● Work to complete: Write out, exactly as given, every line from the one holding "standing on z = 0." to the one holding "for node in", including both.

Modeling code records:
********************
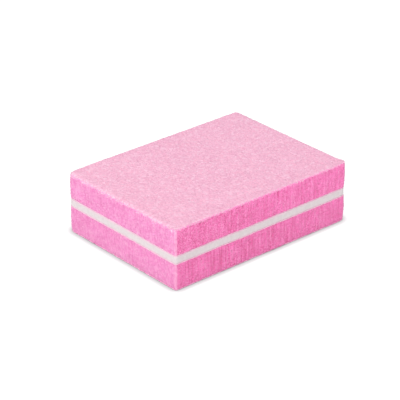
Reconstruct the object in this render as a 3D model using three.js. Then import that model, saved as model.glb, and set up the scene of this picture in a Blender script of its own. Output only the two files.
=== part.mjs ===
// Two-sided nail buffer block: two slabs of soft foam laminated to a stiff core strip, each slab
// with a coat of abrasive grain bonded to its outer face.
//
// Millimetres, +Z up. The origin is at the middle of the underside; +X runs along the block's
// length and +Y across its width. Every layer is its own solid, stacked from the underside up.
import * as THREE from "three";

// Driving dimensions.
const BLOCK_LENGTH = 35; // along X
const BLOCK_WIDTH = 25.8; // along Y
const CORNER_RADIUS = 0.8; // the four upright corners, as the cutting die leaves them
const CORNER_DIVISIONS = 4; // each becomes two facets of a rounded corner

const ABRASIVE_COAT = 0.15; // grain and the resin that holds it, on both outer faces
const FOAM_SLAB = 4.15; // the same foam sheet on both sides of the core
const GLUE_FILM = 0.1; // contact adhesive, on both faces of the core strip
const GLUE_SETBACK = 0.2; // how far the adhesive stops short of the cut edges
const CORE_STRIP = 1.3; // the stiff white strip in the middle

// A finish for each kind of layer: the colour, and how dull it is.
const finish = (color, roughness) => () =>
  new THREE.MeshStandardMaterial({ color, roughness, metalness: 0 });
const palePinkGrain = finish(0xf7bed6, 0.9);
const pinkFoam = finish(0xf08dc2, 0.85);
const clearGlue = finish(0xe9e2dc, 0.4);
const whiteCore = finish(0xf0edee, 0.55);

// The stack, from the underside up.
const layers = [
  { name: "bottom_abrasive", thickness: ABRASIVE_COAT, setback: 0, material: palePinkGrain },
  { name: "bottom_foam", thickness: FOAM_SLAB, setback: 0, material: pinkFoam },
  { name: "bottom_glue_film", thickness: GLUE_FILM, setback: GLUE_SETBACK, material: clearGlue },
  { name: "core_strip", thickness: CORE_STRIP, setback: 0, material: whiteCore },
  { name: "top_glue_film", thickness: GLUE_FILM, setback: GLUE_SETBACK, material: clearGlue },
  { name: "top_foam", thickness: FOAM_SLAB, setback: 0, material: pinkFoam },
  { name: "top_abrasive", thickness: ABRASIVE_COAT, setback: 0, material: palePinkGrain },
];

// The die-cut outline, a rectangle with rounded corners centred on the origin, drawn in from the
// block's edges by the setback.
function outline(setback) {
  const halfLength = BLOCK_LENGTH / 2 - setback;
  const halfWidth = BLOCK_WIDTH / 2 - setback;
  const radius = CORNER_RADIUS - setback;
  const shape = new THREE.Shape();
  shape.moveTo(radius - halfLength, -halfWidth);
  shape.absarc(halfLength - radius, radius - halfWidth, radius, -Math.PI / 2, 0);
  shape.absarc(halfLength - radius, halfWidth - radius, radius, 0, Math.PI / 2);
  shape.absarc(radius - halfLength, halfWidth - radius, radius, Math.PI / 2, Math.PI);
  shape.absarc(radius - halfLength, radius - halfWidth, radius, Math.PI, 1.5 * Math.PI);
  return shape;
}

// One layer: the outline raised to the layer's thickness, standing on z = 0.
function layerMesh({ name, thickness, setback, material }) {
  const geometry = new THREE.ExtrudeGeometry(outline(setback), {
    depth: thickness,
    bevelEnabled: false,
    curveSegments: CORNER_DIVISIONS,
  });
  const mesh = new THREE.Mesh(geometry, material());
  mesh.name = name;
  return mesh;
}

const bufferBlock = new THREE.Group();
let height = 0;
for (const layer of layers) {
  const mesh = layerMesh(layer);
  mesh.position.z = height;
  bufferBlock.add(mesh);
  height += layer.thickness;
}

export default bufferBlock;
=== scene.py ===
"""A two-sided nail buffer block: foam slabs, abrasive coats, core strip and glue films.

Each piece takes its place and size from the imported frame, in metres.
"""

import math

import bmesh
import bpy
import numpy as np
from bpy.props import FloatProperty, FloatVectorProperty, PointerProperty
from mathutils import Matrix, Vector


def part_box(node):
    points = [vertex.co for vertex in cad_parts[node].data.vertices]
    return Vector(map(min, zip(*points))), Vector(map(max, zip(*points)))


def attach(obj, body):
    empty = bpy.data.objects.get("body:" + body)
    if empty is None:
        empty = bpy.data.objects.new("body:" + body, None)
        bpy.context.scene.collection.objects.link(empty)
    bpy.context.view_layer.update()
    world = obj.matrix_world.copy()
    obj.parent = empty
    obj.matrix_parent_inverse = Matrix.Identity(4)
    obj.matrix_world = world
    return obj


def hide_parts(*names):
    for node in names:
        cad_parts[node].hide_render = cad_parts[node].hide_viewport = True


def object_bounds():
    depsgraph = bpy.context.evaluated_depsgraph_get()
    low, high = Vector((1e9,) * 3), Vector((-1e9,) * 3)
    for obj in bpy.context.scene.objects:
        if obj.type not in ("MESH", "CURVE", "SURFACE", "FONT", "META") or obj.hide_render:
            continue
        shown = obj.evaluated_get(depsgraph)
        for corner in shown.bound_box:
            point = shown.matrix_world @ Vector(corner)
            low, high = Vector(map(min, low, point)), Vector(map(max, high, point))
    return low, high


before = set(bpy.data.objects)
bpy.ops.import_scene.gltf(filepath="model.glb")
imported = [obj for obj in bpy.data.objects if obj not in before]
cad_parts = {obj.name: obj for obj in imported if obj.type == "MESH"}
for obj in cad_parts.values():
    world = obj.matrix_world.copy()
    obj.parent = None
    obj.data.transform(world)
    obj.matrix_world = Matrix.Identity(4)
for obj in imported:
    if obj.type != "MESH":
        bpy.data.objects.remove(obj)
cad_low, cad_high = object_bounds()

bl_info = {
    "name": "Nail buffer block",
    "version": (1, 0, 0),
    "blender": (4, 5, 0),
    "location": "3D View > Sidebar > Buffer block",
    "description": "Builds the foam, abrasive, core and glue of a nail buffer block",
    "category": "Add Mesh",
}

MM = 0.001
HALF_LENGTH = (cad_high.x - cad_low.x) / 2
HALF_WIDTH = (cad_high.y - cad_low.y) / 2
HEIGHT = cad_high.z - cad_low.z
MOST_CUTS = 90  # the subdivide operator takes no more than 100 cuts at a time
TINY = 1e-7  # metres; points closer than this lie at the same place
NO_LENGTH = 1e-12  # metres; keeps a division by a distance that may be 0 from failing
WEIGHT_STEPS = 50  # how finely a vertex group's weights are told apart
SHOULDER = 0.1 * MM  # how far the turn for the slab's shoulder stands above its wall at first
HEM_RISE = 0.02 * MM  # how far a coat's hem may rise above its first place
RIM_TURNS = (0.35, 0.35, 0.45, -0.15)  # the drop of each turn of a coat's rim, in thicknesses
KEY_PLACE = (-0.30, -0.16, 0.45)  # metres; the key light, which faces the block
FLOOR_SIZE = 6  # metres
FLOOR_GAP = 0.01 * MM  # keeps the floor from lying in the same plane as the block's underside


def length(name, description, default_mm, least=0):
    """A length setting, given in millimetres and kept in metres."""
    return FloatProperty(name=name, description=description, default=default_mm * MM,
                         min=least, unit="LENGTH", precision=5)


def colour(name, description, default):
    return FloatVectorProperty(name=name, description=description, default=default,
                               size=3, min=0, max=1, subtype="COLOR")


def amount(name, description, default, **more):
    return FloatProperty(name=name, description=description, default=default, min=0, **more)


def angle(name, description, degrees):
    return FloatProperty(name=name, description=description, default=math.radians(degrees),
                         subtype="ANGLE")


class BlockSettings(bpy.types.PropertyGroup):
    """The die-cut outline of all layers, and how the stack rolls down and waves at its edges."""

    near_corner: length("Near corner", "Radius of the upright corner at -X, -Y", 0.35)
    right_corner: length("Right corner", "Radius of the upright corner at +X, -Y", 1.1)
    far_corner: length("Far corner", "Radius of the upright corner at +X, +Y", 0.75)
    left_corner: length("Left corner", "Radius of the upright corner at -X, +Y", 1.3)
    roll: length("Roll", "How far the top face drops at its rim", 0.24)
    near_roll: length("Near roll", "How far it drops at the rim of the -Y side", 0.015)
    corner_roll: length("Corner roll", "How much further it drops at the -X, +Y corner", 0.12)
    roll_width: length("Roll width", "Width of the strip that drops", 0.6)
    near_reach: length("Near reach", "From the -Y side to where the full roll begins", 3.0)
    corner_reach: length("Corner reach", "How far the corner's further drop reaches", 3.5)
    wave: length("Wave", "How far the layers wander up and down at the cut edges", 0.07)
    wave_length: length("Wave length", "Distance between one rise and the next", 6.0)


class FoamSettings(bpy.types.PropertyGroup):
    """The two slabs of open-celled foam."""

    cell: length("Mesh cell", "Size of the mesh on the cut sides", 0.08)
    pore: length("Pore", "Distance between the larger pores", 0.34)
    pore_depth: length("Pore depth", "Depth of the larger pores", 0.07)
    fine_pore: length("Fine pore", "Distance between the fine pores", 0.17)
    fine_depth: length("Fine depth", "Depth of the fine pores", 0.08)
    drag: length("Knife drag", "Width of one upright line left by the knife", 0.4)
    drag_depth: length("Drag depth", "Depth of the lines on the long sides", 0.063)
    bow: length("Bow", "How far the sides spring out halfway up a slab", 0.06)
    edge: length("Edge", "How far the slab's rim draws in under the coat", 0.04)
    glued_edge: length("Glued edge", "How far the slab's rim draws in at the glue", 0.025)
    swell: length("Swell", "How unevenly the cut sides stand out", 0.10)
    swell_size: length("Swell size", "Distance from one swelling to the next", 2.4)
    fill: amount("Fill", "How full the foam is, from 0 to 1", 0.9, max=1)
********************
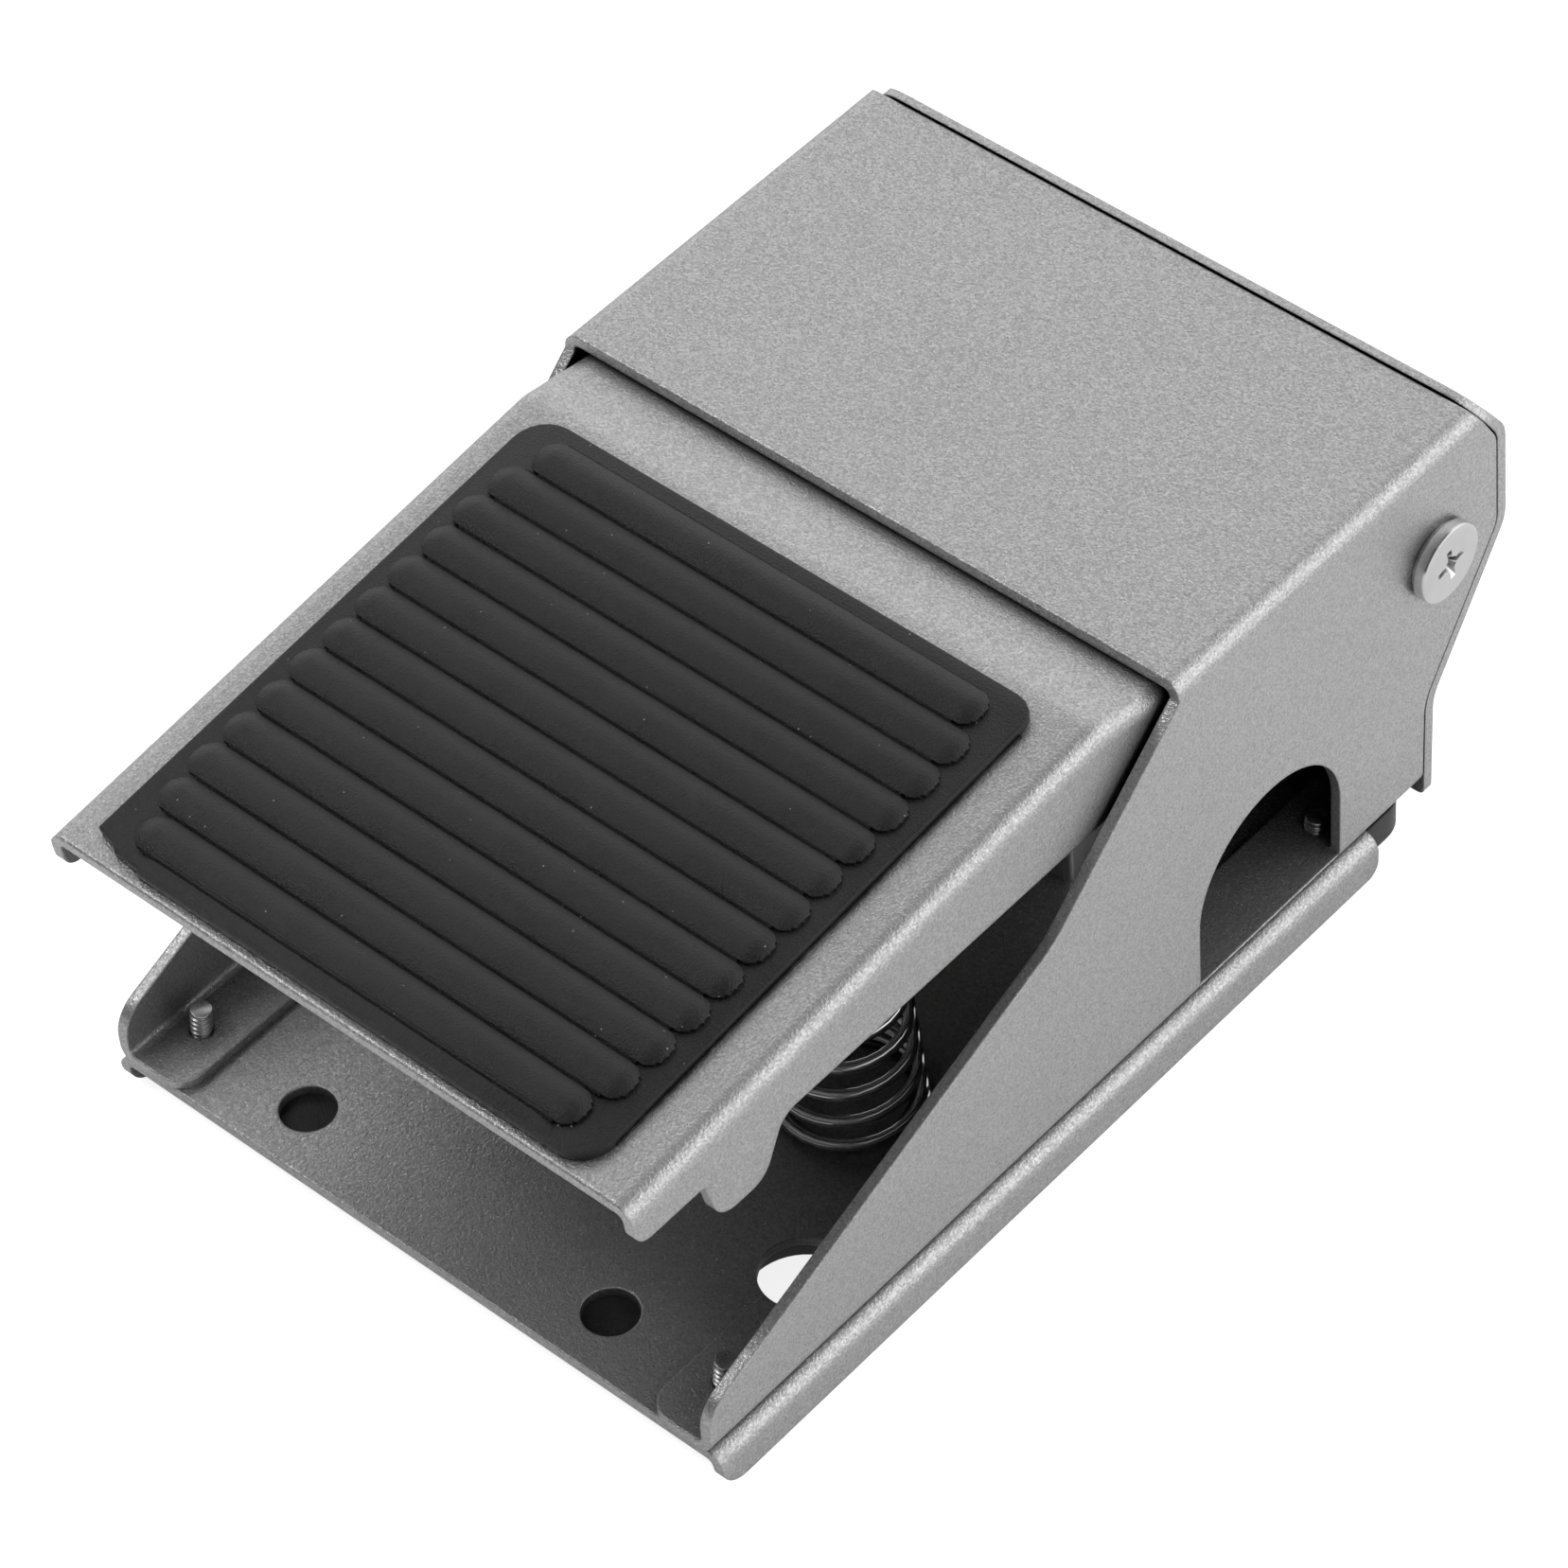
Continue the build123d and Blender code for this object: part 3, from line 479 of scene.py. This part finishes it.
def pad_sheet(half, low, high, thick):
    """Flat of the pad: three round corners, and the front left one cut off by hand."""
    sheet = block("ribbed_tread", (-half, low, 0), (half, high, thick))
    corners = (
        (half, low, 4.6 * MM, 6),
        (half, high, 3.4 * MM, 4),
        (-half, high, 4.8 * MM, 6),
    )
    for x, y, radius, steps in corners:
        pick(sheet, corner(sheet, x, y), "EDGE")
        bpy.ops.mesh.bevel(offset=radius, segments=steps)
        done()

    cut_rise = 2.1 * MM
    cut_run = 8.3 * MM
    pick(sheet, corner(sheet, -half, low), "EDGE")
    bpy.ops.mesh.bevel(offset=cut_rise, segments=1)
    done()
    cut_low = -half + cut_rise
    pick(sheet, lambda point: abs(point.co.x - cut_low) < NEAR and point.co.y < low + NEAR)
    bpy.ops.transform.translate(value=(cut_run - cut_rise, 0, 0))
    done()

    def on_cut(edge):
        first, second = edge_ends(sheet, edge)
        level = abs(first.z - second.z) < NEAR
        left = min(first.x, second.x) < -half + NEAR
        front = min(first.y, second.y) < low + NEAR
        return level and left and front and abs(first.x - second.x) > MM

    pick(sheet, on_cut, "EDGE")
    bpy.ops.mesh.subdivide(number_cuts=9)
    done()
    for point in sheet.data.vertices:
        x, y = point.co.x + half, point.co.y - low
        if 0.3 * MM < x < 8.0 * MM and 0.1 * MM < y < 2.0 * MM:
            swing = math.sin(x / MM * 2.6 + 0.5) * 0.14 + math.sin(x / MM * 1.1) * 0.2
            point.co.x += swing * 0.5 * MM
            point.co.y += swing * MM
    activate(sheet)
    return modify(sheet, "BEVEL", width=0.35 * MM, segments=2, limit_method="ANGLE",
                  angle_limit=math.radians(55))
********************
● Solution to this task:
// One layer: the outline raised to the layer's thickness, standing on z = 0.
function layerMesh({ name, thickness, setback, material }) {
  const geometry = new THREE.ExtrudeGeometry(outline(setback), {
    depth: thickness,
    bevelEnabled: false,
    curveSegments: CORNER_DIVISIONS,
  });
  const mesh = new THREE.Mesh(geometry, material());
  mesh.name = name;
  return mesh;
}

const bufferBlock = new THREE.Group();
let height = 0;
for (const layer of layers) {
  const mesh = layerMesh(layer);
  mesh.position.z = height;
  bufferBlock.add(mesh);
  height += layer.thickness;
}

export default bufferBlock;
=== scene.py ===
"""A two-sided nail buffer block: foam slabs, abrasive coats, core strip and glue films.

Each piece takes its place and size from the imported frame, in metres.
"""

import math

import bmesh
import bpy
import numpy as np
from bpy.props import FloatProperty, FloatVectorProperty, PointerProperty
from mathutils import Matrix, Vector


def part_box(node):
    points = [vertex.co for vertex in cad_parts[node].data.vertices]
    return Vector(map(min, zip(*points))), Vector(map(max, zip(*points)))


def attach(obj, body):
    empty = bpy.data.objects.get("body:" + body)
    if empty is None:
        empty = bpy.data.objects.new("body:" + body, None)
        bpy.context.scene.collection.objects.link(empty)
    bpy.context.view_layer.update()
    world = obj.matrix_world.copy()
    obj.parent = empty
    obj.matrix_parent_inverse = Matrix.Identity(4)
    obj.matrix_world = world
    return obj


def hide_parts(*names):
    for node in names:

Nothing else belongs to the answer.